What this task involves:
Please give the listing again in its entirety, exactly as written.

______________________________

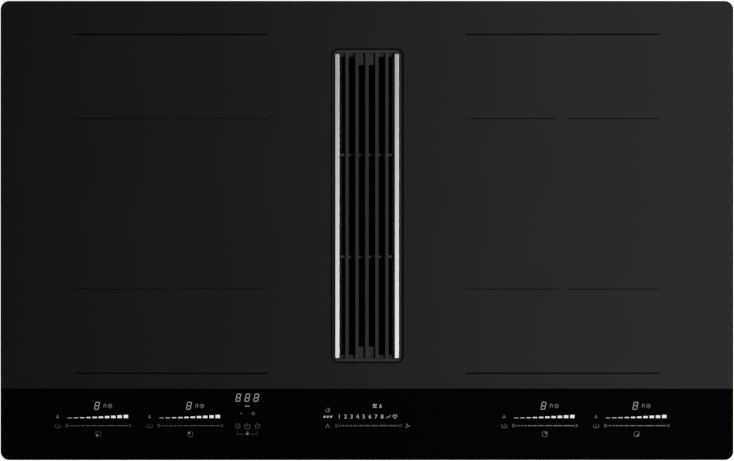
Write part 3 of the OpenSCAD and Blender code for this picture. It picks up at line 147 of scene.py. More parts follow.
class CasingSettings(PropertyGroup):
    """Finish of the casing, the extractor and the works."""

    steel: tint("Galvanised steel", "Colour of the sheet-steel casing", (0.52, 0.53, 0.54))
    plastic: tint("Black plastic", "Colour of the moulded casing", (0.022, 0.022, 0.024))
    inner_plastic: tint("Dark plastic", "Colour of the scroll and the fans", (0.035, 0.035, 0.038))
    # The collar is darker than the black plastic round it: painted shade, so that the gap round the grille
    # shows black
    collar: tint("Collar", "Colour of the shadow-black intake collar", (0.006, 0.006, 0.0065))
    white_plastic: tint("White plastic", "Colour of the light boxes and blocks", (0.62, 0.62, 0.59))
    board: tint("Circuit board", "Colour of the boards' lacquer", (0.012, 0.095, 0.035))
    copper: tint("Litz wire", "Colour of the enamelled copper strands", (0.60, 0.25, 0.11))


class StudioSettings(PropertyGroup):
    """Floor, lamps and camera."""

    floor: tint("Floor", "Colour of the pale floor", (0.80, 0.80, 0.80))
    horizon: tint("Horizon", "Colour of the studio walls", (1.0, 1.0, 1.0))
    ceiling: tint("Ceiling", "Colour of the dark ceiling over the object", (0.034, 0.036, 0.042))
    floor_gap: length("Floor gap", "Room under the casing for the collector's travel", 46.0)
    camera_height: length("Camera height", "Height of the camera over the glass", 6000.0, 1000.0, 20000.0)
    view_width: length("View width", "Width that the camera sees at the glass", 831.2, 400.0, 2000.0)
    key_x: length("Key lamp", "Distance of the key lamp to the right", 500.0, 0.0, 2000.0)
    key_height: length("Key height", "Height of the key lamp above the glass", 750.0, 200.0, 3000.0)
    key_power: FloatProperty(
        name="Key power", description="Power of the key lamp", unit="POWER", min=0.0, max=500.0, default=24.0
    )
    rail_power: FloatProperty(
        name="Rail power", description="Power of the lamps for the bright rails", unit="POWER",
        min=0.0, max=500.0, default=4.2,
    )


SETTINGS = {
    "cooktop_glass": GlassSettings,
    "cooktop_print": PrintSettings,
    "cooktop_grille": GrilleSettings,
    "cooktop_casing": CasingSettings,
    "cooktop_studio": StudioSettings,
}


class Nodes:
    """A node tree in which a node is added, set and linked in one call."""

    def __init__(self, tree):
        self.nodes = tree.nodes
        self.links = tree.links

    def add(self, kind, inputs=None, **values):
        """Each input, by its name or number, gets a socket to be linked to or a value."""
        node = self.nodes.new(kind)
        for key, value in values.items():
            setattr(node, key, value)
        for key, value in (inputs or {}).items():
            if isinstance(value, bpy.types.NodeSocket):
                self.links.new(value, node.inputs[key])
            else:
                node.inputs[key].default_value = value
        return node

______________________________

Solved exercise:
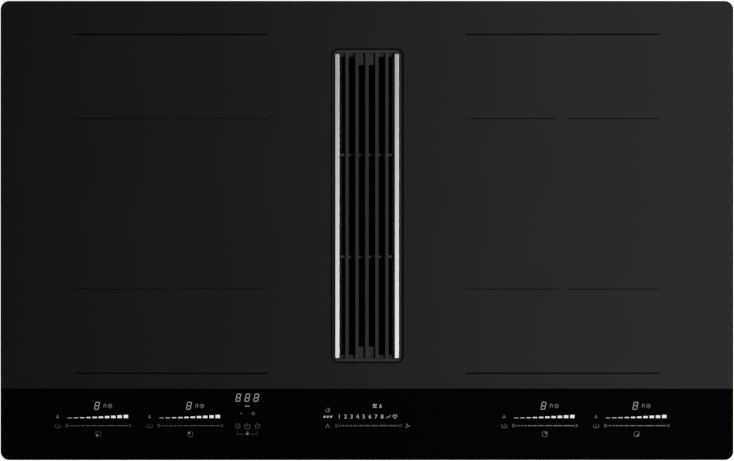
Write part 3 of the OpenSCAD and Blender code for this picture. It picks up at line 147 of scene.py. More parts follow.
class CasingSettings(PropertyGroup):
    """Finish of the casing, the extractor and the works."""

    steel: tint("Galvanised steel", "Colour of the sheet-steel casing", (0.52, 0.53, 0.54))
    plastic: tint("Black plastic", "Colour of the moulded casing", (0.022, 0.022, 0.024))
    inner_plastic: tint("Dark plastic", "Colour of the scroll and the fans", (0.035, 0.035, 0.038))
    # The collar is darker than the black plastic round it: painted shade, so that the gap round the grille
    # shows black
    collar: tint("Collar", "Colour of the shadow-black intake collar", (0.006, 0.006, 0.0065))
    white_plastic: tint("White plastic", "Colour of the light boxes and blocks", (0.62, 0.62, 0.59))
    board: tint("Circuit board", "Colour of the boards' lacquer", (0.012, 0.095, 0.035))
    copper: tint("Litz wire", "Colour of the enamelled copper strands", (0.60, 0.25, 0.11))


class StudioSettings(PropertyGroup):
    """Floor, lamps and camera."""

    floor: tint("Floor", "Colour of the pale floor", (0.80, 0.80, 0.80))
    horizon: tint("Horizon", "Colour of the studio walls", (1.0, 1.0, 1.0))
    ceiling: tint("Ceiling", "Colour of the dark ceiling over the object", (0.034, 0.036, 0.042))
    floor_gap: length("Floor gap", "Room under the casing for the collector's travel", 46.0)
    camera_height: length("Camera height", "Height of the camera over the glass", 6000.0, 1000.0, 20000.0)
    view_width: length("View width", "Width that the camera sees at the glass", 831.2, 400.0, 2000.0)
    key_x: length("Key lamp", "Distance of the key lamp to the right", 500.0, 0.0, 2000.0)
    key_height: length("Key height", "Height of the key lamp above the glass", 750.0, 200.0, 3000.0)
    key_power: FloatProperty(
        name="Key power", description="Power of the key lamp", unit="POWER", min=0.0, max=500.0, default=24.0
    )
    rail_power: FloatProperty(
        name="Rail power", description="Power of the lamps for the bright rails", unit="POWER",
        min=0.0, max=500.0, default=4.2,
    )


SETTINGS = {
    "cooktop_glass": GlassSettings,
    "cooktop_print": PrintSettings,
    "cooktop_grille": GrilleSettings,
    "cooktop_casing": CasingSettings,
    "cooktop_studio": StudioSettings,
}


class Nodes:
    """A node tree in which a node is added, set and linked in one call."""

    def __init__(self, tree):
        self.nodes = tree.nodes
        self.links = tree.links

    def add(self, kind, inputs=None, **values):
        """Each input, by its name or number, gets a socket to be linked to or a value."""
        node = self.nodes.new(kind)
        for key, value in values.items():
            setattr(node, key, value)
        for key, value in (inputs or {}).items():
            if isinstance(value, bpy.types.NodeSocket):
                self.links.new(value, node.inputs[key])
            else:
                node.inputs[key].default_value = value
        return node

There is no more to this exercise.